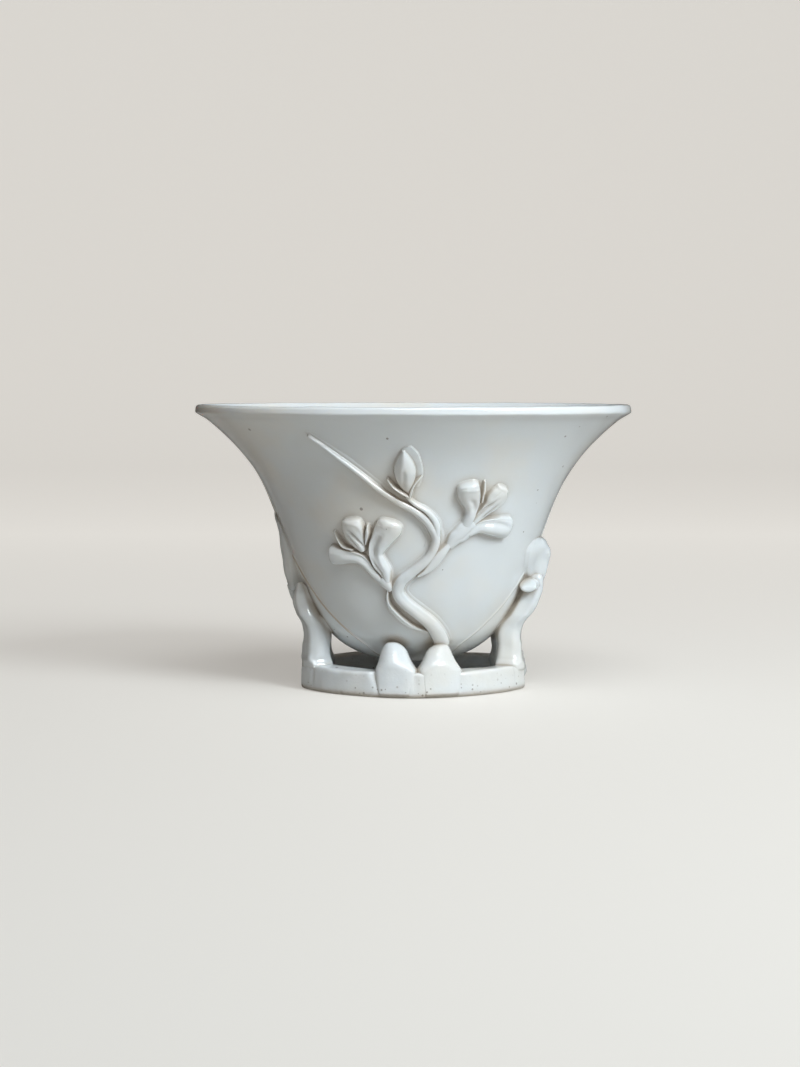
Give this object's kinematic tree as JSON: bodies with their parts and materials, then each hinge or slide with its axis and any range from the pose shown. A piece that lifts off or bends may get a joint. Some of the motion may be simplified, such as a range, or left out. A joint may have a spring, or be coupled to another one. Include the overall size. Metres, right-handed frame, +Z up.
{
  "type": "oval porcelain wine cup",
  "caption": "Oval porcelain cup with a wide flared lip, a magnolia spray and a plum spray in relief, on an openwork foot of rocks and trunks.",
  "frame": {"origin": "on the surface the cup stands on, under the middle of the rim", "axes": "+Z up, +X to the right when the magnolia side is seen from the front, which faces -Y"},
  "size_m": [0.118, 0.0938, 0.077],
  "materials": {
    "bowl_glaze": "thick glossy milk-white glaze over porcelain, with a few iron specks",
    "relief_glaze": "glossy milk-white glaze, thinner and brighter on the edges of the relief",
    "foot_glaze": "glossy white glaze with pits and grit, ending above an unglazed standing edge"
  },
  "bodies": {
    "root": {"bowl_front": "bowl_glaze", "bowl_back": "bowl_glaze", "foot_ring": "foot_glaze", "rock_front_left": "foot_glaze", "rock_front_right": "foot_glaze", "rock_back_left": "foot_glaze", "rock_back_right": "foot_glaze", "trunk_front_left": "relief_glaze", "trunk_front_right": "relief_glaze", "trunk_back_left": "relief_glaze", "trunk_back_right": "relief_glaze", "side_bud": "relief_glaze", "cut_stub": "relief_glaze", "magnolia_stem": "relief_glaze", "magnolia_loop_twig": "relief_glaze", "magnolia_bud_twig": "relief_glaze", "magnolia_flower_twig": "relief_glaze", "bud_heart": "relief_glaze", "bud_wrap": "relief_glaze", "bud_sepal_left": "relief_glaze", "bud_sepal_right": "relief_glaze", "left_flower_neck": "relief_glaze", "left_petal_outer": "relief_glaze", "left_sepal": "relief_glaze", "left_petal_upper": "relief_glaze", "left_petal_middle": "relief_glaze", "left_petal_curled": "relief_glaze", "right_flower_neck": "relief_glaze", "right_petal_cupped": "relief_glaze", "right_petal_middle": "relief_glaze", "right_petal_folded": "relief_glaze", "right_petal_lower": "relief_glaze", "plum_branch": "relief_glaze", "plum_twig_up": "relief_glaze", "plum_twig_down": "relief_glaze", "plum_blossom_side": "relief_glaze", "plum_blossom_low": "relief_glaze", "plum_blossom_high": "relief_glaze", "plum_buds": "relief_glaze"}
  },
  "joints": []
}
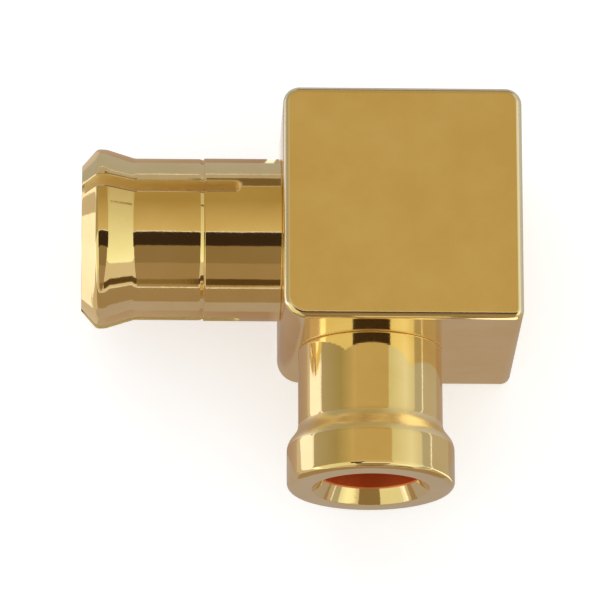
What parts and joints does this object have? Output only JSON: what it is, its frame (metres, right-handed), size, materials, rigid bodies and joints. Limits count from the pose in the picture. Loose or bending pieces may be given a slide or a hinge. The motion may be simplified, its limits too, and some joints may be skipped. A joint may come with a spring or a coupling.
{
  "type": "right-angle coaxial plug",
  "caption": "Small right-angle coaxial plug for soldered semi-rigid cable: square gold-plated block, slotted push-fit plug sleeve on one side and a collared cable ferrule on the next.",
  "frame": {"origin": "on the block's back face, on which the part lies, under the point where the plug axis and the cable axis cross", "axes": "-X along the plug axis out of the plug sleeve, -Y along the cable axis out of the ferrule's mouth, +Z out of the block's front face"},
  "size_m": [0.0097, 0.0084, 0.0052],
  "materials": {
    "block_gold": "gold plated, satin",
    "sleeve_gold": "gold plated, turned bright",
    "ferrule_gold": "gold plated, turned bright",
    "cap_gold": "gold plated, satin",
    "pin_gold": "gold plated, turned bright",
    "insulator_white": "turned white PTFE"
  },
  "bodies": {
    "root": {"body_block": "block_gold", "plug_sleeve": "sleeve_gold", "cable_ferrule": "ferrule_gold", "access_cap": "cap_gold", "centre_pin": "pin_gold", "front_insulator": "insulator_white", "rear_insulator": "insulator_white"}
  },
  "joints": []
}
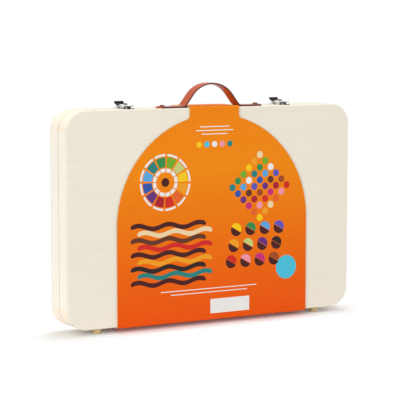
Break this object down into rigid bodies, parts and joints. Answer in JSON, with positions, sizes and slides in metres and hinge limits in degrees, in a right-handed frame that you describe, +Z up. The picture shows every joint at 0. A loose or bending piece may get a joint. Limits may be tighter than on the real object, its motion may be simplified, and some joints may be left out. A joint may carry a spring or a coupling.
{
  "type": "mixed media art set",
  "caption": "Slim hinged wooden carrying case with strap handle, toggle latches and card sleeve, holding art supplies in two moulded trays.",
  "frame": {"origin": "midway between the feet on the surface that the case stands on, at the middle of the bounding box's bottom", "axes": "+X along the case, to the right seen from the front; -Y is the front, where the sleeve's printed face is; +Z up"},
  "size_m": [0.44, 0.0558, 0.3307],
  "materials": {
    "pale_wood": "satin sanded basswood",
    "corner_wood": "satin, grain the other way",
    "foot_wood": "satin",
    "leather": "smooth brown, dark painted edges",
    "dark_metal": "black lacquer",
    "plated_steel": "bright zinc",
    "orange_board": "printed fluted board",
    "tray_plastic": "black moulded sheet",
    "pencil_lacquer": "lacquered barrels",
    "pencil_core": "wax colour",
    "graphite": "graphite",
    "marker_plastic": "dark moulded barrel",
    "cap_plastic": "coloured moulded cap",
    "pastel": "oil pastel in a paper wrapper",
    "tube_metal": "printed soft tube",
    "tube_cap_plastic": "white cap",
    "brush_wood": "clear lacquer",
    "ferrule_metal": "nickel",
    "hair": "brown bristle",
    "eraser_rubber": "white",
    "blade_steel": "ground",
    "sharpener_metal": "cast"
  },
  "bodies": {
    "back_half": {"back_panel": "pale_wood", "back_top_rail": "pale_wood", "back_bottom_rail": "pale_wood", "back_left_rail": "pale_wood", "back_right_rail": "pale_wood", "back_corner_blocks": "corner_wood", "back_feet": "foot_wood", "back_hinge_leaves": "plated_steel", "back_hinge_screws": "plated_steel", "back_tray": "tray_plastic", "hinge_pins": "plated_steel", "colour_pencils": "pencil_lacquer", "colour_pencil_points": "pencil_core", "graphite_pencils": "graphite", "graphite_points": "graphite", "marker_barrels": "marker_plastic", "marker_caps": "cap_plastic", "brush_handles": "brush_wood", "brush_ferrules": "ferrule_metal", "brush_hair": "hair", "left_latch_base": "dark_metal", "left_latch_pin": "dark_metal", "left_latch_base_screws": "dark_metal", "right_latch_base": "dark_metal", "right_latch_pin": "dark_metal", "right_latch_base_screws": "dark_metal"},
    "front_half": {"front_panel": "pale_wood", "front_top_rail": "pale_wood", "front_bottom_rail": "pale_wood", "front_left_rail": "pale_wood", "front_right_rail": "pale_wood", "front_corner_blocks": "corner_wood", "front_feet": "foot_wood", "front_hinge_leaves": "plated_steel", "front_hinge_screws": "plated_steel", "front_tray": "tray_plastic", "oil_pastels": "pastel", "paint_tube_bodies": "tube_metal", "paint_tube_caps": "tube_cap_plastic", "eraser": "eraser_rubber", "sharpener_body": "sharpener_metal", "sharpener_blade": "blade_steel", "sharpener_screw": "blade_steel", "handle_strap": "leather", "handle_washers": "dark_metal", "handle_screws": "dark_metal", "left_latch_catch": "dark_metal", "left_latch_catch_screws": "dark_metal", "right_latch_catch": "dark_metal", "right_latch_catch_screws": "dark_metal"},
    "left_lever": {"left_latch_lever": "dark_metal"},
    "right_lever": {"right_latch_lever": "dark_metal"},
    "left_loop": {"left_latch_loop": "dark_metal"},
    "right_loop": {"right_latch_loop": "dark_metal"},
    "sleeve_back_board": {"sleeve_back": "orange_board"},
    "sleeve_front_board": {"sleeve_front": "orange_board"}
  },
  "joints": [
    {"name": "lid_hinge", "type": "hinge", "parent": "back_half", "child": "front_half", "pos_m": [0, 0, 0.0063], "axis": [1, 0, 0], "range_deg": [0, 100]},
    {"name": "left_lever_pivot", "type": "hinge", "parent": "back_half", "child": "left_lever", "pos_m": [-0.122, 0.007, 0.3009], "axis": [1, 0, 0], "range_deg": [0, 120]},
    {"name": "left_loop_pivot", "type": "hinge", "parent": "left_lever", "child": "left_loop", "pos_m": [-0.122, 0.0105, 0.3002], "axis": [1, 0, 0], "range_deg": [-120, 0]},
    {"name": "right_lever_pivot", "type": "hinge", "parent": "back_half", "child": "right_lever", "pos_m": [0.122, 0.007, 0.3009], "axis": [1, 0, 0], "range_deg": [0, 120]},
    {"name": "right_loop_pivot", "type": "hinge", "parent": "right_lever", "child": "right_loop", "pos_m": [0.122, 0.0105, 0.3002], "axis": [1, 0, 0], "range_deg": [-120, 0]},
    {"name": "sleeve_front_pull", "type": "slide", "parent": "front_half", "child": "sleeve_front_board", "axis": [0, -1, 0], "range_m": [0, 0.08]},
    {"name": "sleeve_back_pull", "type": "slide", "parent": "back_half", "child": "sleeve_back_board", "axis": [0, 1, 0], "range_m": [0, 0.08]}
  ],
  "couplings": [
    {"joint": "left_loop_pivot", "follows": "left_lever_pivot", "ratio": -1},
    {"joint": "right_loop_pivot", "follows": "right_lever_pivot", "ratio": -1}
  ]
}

__Required task__.
The answer must consist solely of the number of lines in the entries that contain the word "pose".

__Correct output__.
2